St Petersburg, Concert Hall

Pierre-Laurent Aimard recital (piano)

  Pierre-Laurent Aimard (the biography)


Programme:
György Kurtág
Seven pieces from the cycle Játékok (Games)

Robert Schumann
From the cycle Bunte Blätter (Coloured Leaves): Drei Stückche, Funf Albumblätter, Novelette

György Kurtág
Splitters

Franz Liszt
Unstern! Sinistre, disastro
Les Jeux d’eau а la Villa d’Este

Claude Debussy
Prèludes, Book 2

A graduate of the Franz Liszt Academy in Budapest, avant-garde composer György Kurtág is today considered the patriarch of Hungarian music and is an object of international admiration. Of all his works, Játékok (Games) is the most frequently performed. His four volumes of miniatures appeared between 1975 and 1979 with the aim of introducing young pianists to contemporary music (forming, as it were, a continuation of Bartók’s Micro-Cosmos). Gradually they transformed into something akin to the composer’s diary. Today Kurtág’s Játékok is most frequently performed by adults, including the composer himself together with his wife. The  cycle Splitters emerged at the same time as Játékok. The  music was initially intended for the cymbals, hence the jerky nature of the sound intonation.

Robert Schumann’s cycle Bunte Blätter (1852) owes its enigmatic title to the publisher’s wariness. Schumann had wished to call it Spreu as this volume of works includes a total of fourteen pieces that had been omitted from other already published editions. The re are, however, true pearls to be found among this “chaff”. Most of these miniatures were composed in 1838 and Schumann later returned to them, moved either by some mood of nostalgia or an interest in easy-listening music to be performed in private residences – albeit late, the composer came to value the modest charm of the Biedermeier style.
The  first of the  Drei Stückchen that opens the volume bears the dedication “To my dear friend at Christmas, 1838” and the third was originally entitled Jagdstück. The  second piece from Funf Albumblätter was initially and mysteriously called Fata Morgana and the fourth Jugendschmerz. The  third, waltz-like Albumblatt was intended for the famous Carnaval and the fantastical scherzo Novellette was not, at the time, included in the famous anthology of eight novelettes.

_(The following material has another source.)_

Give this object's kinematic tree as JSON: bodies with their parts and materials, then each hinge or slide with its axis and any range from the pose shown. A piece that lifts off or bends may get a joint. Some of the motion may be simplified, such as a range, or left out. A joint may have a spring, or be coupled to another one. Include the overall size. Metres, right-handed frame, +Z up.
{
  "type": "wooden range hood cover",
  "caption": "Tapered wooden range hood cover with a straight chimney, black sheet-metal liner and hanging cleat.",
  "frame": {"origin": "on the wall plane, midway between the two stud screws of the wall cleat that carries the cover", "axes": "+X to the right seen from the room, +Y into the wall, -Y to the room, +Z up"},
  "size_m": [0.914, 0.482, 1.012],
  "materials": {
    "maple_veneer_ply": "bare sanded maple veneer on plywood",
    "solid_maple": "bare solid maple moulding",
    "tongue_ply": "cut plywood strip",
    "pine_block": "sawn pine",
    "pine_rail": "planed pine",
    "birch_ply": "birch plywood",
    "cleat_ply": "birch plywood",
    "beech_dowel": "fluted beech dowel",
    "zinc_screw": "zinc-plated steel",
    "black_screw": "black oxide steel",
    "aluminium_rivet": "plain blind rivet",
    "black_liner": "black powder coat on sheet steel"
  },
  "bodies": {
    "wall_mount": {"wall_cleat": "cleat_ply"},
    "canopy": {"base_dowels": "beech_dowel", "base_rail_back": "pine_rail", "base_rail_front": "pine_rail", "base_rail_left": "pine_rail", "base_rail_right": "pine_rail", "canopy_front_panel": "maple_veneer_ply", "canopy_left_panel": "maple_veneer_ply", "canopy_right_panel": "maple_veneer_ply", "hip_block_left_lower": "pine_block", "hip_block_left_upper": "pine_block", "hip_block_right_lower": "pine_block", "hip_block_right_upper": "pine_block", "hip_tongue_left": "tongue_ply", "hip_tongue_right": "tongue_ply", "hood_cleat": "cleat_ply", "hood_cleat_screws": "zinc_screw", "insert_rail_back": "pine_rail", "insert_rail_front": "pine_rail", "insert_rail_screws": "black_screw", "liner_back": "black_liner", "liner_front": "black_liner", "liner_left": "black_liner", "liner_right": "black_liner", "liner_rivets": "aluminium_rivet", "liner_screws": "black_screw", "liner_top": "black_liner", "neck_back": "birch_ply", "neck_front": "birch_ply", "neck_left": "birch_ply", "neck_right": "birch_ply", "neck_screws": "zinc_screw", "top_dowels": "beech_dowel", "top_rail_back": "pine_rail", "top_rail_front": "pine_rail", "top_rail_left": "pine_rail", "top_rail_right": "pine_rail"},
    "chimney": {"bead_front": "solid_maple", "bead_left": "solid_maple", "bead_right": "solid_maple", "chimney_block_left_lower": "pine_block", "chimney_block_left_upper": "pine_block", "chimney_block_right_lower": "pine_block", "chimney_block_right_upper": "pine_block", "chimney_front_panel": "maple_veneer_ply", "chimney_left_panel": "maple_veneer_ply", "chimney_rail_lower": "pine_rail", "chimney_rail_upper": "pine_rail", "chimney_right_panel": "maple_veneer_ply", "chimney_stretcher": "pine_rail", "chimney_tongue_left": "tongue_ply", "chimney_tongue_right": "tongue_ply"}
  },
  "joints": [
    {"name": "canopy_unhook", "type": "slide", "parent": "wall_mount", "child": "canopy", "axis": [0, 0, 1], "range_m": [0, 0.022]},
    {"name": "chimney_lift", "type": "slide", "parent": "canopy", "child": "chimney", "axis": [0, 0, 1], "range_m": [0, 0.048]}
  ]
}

If in Bunte Blätter Schumann returned to the past, in his late works Franz Liszt, as he himself reported, was “looking into the future.” In the piece Unstern! Sinistre, disastro (1881) he abandoned the confines of tonality, briefly reviving it in the choral episode with the remark quasi organo before once again abandoning it in order to break the work off mid-phrase. The  gloomy nature of the music speaks of the deep depression that cast great despondency over the composer’s final years.
The  piece Jeux d’eau à la Villa d’Este (1877) forms part of the third and final part of the anthology Années de pèlerinage. Here Liszt also takes on the role of prophet: the play of water was to become one of the French impressionists’ pet themes. Somewhat later the Italian Ottorino Respighi – apparently not without being influenced by Liszt’s piano music Aux Cyprès de la Villa d’Este and Jeux d’eau à la Villa d’Este – composed two expansive symphonic scores: Fontane di Roma and Pini di Roma. Jeux d’eau à la Villa d’Este truly does open in the spirit of the yet-to-emerge impressionist movement, but subsequently the music repeats its leonine power and romantic pathos (although some contemporary performers veil these elements).

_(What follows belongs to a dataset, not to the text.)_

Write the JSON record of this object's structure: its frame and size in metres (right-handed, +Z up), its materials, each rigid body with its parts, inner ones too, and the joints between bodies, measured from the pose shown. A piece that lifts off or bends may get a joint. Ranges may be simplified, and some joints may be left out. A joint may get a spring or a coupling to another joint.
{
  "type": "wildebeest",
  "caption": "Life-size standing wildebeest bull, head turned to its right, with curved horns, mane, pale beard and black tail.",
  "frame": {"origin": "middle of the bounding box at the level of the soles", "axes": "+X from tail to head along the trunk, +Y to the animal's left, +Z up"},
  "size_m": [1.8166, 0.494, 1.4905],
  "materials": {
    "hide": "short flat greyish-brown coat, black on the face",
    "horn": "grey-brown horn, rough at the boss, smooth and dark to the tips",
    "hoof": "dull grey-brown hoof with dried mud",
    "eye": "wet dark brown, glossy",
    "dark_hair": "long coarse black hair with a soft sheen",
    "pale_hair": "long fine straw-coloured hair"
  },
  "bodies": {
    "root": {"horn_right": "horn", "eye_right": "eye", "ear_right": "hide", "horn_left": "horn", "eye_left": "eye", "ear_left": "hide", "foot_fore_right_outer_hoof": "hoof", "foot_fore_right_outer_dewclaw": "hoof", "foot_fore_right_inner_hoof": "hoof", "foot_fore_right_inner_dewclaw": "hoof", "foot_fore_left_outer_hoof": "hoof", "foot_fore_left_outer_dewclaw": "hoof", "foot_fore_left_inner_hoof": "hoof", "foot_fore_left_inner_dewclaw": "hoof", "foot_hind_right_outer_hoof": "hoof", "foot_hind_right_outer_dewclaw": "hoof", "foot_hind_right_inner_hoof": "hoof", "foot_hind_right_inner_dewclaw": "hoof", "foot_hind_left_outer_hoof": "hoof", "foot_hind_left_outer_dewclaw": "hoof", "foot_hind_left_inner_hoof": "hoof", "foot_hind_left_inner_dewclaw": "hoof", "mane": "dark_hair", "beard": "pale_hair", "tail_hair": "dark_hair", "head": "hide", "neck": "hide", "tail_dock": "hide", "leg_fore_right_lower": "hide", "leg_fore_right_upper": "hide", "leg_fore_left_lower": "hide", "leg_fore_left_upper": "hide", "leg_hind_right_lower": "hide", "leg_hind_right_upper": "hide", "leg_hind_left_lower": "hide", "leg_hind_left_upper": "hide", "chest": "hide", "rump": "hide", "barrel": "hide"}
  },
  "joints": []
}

In Rome the young Claude Debussy heard Liszt perform. Several of his virtuoso works – among them some preludes – make one suspect that his impressions of Rome remained with him for rather a long time. In his second set of Préludes (1913) there are twelve compositions. Voiles is one of the composer’s “emblems” (in the 1920s the next generation of French composers rose up against the “mists of impressionism”). Pianist Margaret Long, however, wrote in her memoirs Au Piano avec Claude Debussy that “Debussy protested against being considered an impressionist. A symbolist does not describe life, rather he embodies it in his music with a rare degree of refinement. And these preludes, light and gracious masterpieces, tender, deep and melancholy, are a recreation of those unfathomable sensations for which there are no words in language…” Debussy did indeed give the preludes titles, though he placed these afterwards and not before so that audiences would first discover the music without knowing in advance which images they “should” recognise within them. It was, of course, a game.